What are you, he asks. Why did they put you here?

She looks down at her arm, but what she expects to see isn't there. No word. No scar. The memory flashes, a wild-eyed, dark-haired woman holding her down. You don't know your place, she'd said, I'll show you your place. Writing on her. Carving into her. Hurting her. She'd screamed and screamed and fought to get away from the burning misery of that blade making her very soul writhe in agony. But it's not there now. Why isn't it there? The memory of that woman, of Bellatrix, bleeds into someone else holding her down, sticking something sharp in her. There's a place for you, the woman says. We'll take you there. Relax now, don't worry.

"Why isn't it there?" she asks in a panic, images like movies flashing through her brain. "It should be there."

You can only trust what's written, Tom says. Write it down. Write it so it can't ever be rubbed away.

. . . . . . . . . .

Tom's the one who tells her, the sly voice almost seeming to come from that book he buries himself in. Just do it without the wand, he says. If the magic is in you, why do you need to wave a silly stick around?

. . . . . . . . . .

She practices in the yard. Wingardium Leviosa. Wingardium Leviosa. Wingardium Leviosa. When the feather finally drifts upward, she turns to look at Tom and he smiles at her, his expression a mirror of the malicious pleasure she feels at her accomplishment.

I knew you could do it, he says. Now we just have to get out of here.

She becomes the model patient and she's out. They're out. She's placed into an apartment as part of a project in independent living. A nurse still comes by once every day, but she's not as observant as the ones at the hospital, and Hermione makes sure she's doing so well that no one thinks she's anything other than the perfect example of how structured living can work for even the sickest people. She gets a job, she saves her money, and she makes lists of everyone she can remember, not just the snooty Malfoys with their money and their hate, but the Weasleys too. Arthur. Molly. Bill. Charlie. Fred -

"They left me there," she says. "They let someone do that to me."

. . . . . . . . .

She uses the edge of a kitchen knife to put the word where it should be, over and over again. When it begins to heal she writes it again. The visual proof of who she is - of what she is - reassures her. If it's there, no one can take away her memory again. No one can take away her magic. No one can take away her power. She writes it down. She can trust the words. Words and books make you safe. Words and books never lie.

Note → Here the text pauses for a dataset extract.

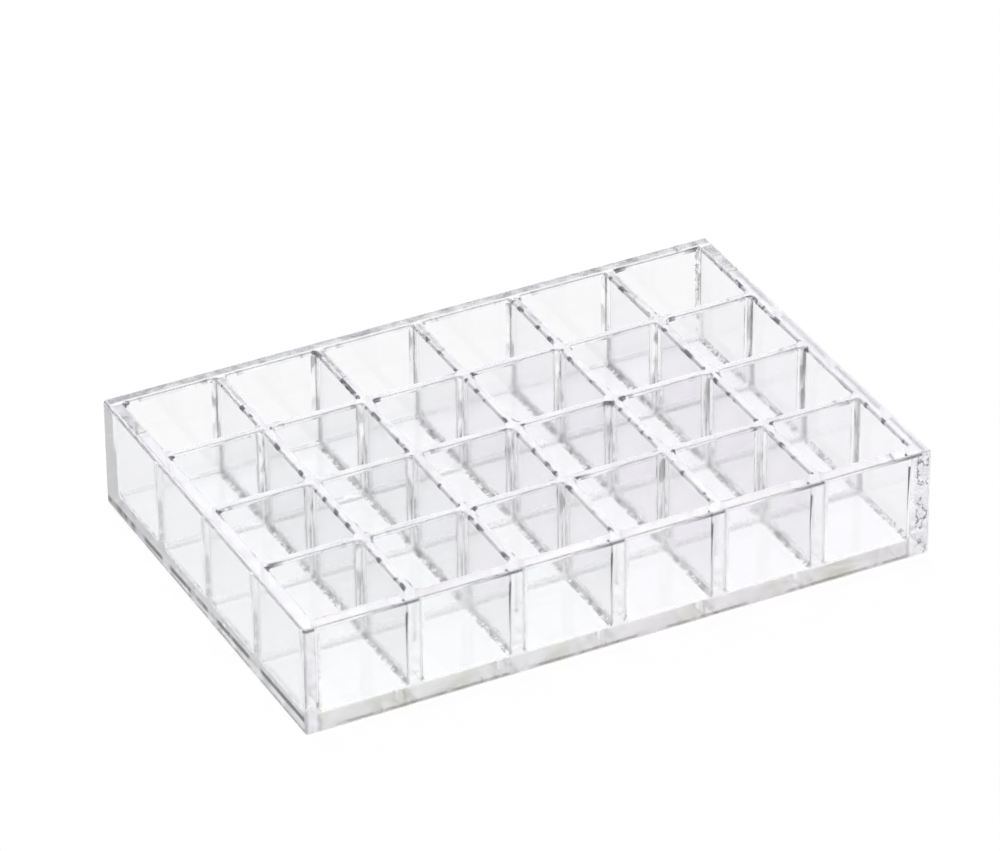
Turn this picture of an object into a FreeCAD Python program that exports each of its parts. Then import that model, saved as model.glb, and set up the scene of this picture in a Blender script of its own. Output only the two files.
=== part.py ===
import FreeCAD, Part
import os

# A clear vanity organizer: a low open tray of cemented sheet, divided into square cells.
# Millimetres. X runs along the length, Y from the front wall to the back wall, and Z is up.
# The origin is the middle of the tray's underside.

# Overall sizes
tray_length = 180.0
tray_depth = 122.0
tray_height = 32.0

# Sheets that the tray is cut from
wall_thickness = 4.5
divider_thickness = 3.0
base_thickness = 4.0

# Cells along the length and along the depth
column_count = 6
row_count = 4

# Polished edges
rim_radius = 0.8
divider_rim_radius = 0.9
corner_radius = 1.0
foot_radius = 0.9
largest_radius_share = 0.45

# Half-lap joints where the dividers cross
slot_clearance = 0.05
lap_clearance = 0.1
lap_height_share = 0.5
cut_overrun = 1.0

# Tolerance for picking the edges of a sheet
same_place_share = 0.00001

# Sizes that follow
inner_length = tray_length - 2 * wall_thickness
inner_depth = tray_depth - 2 * wall_thickness
divider_height = tray_height - base_thickness
cell_length = (inner_length - (column_count - 1) * divider_thickness) / column_count
cell_depth = (inner_depth - (row_count - 1) * divider_thickness) / row_count
lap_level = base_thickness + lap_height_share * divider_height
slot_width = divider_thickness + 2 * slot_clearance
slot_through = divider_thickness + 2 * cut_overrun


def sheet(length, depth, height, x=0, y=0, z=0):
    """A flat sheet, length along X and depth along Y, standing on the middle of its underside."""
    corner = FreeCAD.Vector(x - length / 2, y - depth / 2, z)
    return Part.makeBox(length, depth, height, corner)


def rounded(solid, radius, thickness, chosen):
    """The solid with its chosen edges rounded, by no more than the sheet can carry."""
    fitted = min(radius, largest_radius_share * thickness)
    return solid.makeFillet(fitted, [edge for edge in solid.Edges if chosen(edge)])


def lies_at(edge, x=None, y=None, z=None):
    """True for an edge that lies all along the given places."""
    box = edge.BoundBox
    spans = ((x, box.XMin, box.XMax), (y, box.YMin, box.YMax), (z, box.ZMin, box.ZMax))
    reach = same_place_share * tray_length
    return all(place is None or max(abs(low - place), abs(high - place)) < reach
               for place, low, high in spans)


def side_wall(side):
    """The left wall (side -1) or the right wall (side 1). It runs the full depth,
    and its two outer corners are the tray's own."""
    outer = side * tray_length / 2
    inner = outer - side * wall_thickness
    wall = sheet(wall_thickness, tray_depth, tray_height, x=(outer + inner) / 2)
    wall = rounded(wall, corner_radius, wall_thickness,
                   lambda edge: lies_at(edge, x=outer)
                   and not lies_at(edge, z=0) and not lies_at(edge, z=tray_height))
    wall = rounded(wall, rim_radius, wall_thickness, lambda edge: lies_at(edge, z=tray_height))
    return rounded(wall, foot_radius, wall_thickness,
                   lambda edge: lies_at(edge, z=0) and not lies_at(edge, x=inner))


def cross_wall(side):
    """The front wall (side -1) or the back wall (side 1), fitted between the side walls."""
    outer = side * tray_depth / 2
    inner = outer - side * wall_thickness
    wall = sheet(inner_length, wall_thickness, tray_height, y=(outer + inner) / 2)
    wall = rounded(wall, rim_radius, wall_thickness,
                   lambda edge: lies_at(edge, y=outer, z=tray_height)
                   or lies_at(edge, y=inner, z=tray_height))
    return rounded(wall, foot_radius, wall_thickness, lambda edge: lies_at(edge, y=outer, z=0))


def base_plate():
    """The floor of the cells, let in between the four walls and flush with their feet."""
    return sheet(inner_length, inner_depth, base_thickness)


def column_line(index):
    """X of the divider after the given column, counted from 1 at the left."""
    return -inner_length / 2 + index * cell_length + (index - 1 / 2) * divider_thickness


def row_line(index):
    """Y of the divider after the given row, counted from 1 at the front."""
    return -inner_depth / 2 + index * cell_depth + (index - 1 / 2) * divider_thickness


def divider_rim(edge, line, across):
    """True for the two long top edges of a divider whose middle is at the line."""
    faces = (line - divider_thickness / 2, line + divider_thickness / 2)
    return any(lies_at(edge, z=tray_height, **{across: face}) for face in faces)


def cross_divider(index):
    """A divider between two columns. Its rim runs on over the crossings,
    and its slots are open at the bottom."""
    line = column_line(index)
    divider = sheet(divider_thickness, inner_depth, divider_height, x=line, z=base_thickness)
    divider = rounded(divider, divider_rim_radius, divider_thickness,
                      lambda edge: divider_rim(edge, line, "x"))
    slot_top = lap_level + lap_clearance
    for row in range(1, row_count):
        divider = divider.cut(sheet(slot_through, slot_width, slot_top, x=line, y=row_line(row)))
    return divider


def long_divider(index):
    """A divider between two rows. Its slots are open at the top, where the cross dividers drop in."""
    line = row_line(index)
    divider = sheet(inner_length, divider_thickness, divider_height, y=line, z=base_thickness)
    divider = rounded(divider, divider_rim_radius, divider_thickness,
                      lambda edge: divider_rim(edge, line, "y"))
    for column in range(1, column_count):
        divider = divider.cut(sheet(slot_width, slot_through, tray_height,
                                    x=column_line(column), y=line, z=lap_level))
    return divider


def build():
    """Every piece of the tray, by name."""
    pieces = {
        "base_plate": base_plate(),
        "left_wall": side_wall(-1),
        "right_wall": side_wall(1),
        "front_wall": cross_wall(-1),
        "back_wall": cross_wall(1),
    }
    for index in range(1, column_count):
        pieces[f"cross_divider_{index}"] = cross_divider(index)
    for index in range(1, row_count):
        pieces[f"long_divider_{index}"] = long_divider(index)
    return pieces


os.makedirs("parts", exist_ok=True)
for name, piece in build().items():
    piece.exportStep(f"parts/{name}.step")
    print(name, "volume", round(piece.Volume, 3), "solids", len(piece.Solids), "valid", piece.isValid())
print("cell", round(cell_length, 3), "by", round(cell_depth, 3), "by", round(divider_height, 3))
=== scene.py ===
import math

import bpy
from mathutils import Matrix, Vector


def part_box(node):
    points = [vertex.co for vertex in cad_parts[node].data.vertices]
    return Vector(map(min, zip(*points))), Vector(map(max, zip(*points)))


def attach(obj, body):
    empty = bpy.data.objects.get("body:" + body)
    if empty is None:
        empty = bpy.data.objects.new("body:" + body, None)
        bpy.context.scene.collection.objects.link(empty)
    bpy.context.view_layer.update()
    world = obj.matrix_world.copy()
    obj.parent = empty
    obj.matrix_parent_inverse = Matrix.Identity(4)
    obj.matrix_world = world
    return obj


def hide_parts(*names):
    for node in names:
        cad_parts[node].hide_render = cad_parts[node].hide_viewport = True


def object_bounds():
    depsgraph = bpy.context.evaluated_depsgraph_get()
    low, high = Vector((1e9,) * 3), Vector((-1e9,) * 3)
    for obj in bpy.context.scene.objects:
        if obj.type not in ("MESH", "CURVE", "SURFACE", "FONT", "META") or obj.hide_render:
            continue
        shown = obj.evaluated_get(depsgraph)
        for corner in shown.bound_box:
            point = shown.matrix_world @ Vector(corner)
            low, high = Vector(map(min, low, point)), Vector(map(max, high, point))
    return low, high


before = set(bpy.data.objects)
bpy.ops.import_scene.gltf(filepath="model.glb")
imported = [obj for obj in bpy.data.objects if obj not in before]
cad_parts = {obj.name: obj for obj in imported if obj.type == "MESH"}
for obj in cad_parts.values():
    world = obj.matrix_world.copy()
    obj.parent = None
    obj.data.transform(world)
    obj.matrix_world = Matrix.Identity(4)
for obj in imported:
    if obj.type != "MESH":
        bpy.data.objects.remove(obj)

# Everything is in metres. X runs along the length, Y from the front wall to the back wall, Z is up.
mm = 0.001

# Boxes that the frame gives
cad_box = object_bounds()
tray_low, tray_high = (Vector(corner) for corner in cad_box)
base_low, base_high = (Vector(corner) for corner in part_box("base_plate"))
cross_names = sorted(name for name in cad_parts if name.startswith("cross_divider"))
long_names = sorted(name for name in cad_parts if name.startswith("long_divider"))


def middle(name, axis):
    """The middle of a node along one axis."""
    low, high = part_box(name)
    return (low[axis] + high[axis]) / 2


# Sizes that follow from the boxes
column_lines = [middle(name, 0) for name in cross_names]
row_lines = [middle(name, 1) for name in long_names]
column_pitch = column_lines[1] - column_lines[0]
row_pitch = row_lines[1] - row_lines[0]
divider_half = (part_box(long_names[0])[1][1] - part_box(long_names[0])[0][1]) / 2
floor_level = base_high.z
rim_level = tray_high.z
lap_level = (floor_level + rim_level) / 2

# Rounded edges
inside_radius = 1.2 * mm
rim_radius = 0.9 * mm
corner_radius = 1.0 * mm
foot_radius = 0.9 * mm
inside_segments = 8
edge_segments = 6

# Height of the thin dark line of painted shade above the foot, on the left wall at its front and
# back ends and on the front wall
left_line_front = 4.6 * mm
left_line_back = 2.3 * mm
front_line = 1.3 * mm

# How far the fillet that a divider or wall carries reaches past its face
fillet_reach = inside_radius - 0.1 * mm
fillet_half = divider_half + fillet_reach

# Cutting blocks run past the sheets.
overrun = 2 * mm
cut_under = tray_low.z - overrun
cut_over = rim_level + overrun

# How near two places count as the same, how near two points that a cut leaves are merged,
# and how alike two directions count as the same
near = 0.01 * mm
same_point = 0.0001 * mm
same_normal = 0.9

# Part of a normal along one axis from which its face counts as flat
flat = 0.9995
smooth_angle = math.radians(24)

# The camera stands at the tray's front left and looks down on it.
camera_azimuth = math.radians(-26.82)
camera_elevation = math.radians(32.36)
camera_roll = math.radians(-0.433)
camera_distance = 1.685
camera_aim_right = -0.00395
camera_aim_up = 0.02676
sensor_width = 0.036
focal_share = 6.417
clip_distance = 100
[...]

Tom's smile becomes more predatory.

. . . . . . . . .

She buys the ticket to London without telling anyone, and the train click-clacks its way.

. . . . . . . . . .

The long-abandoned Purge & Dowse department store in central London burned down yesterday in an apparent case of arson. Police have no suspects. Anyone with information is cordially requested to contact the authorities.

. . . . . . . . . .

Percy Weasley answers the fifteenth question of the day about the fire. "We don't know," he says. "We're working on it."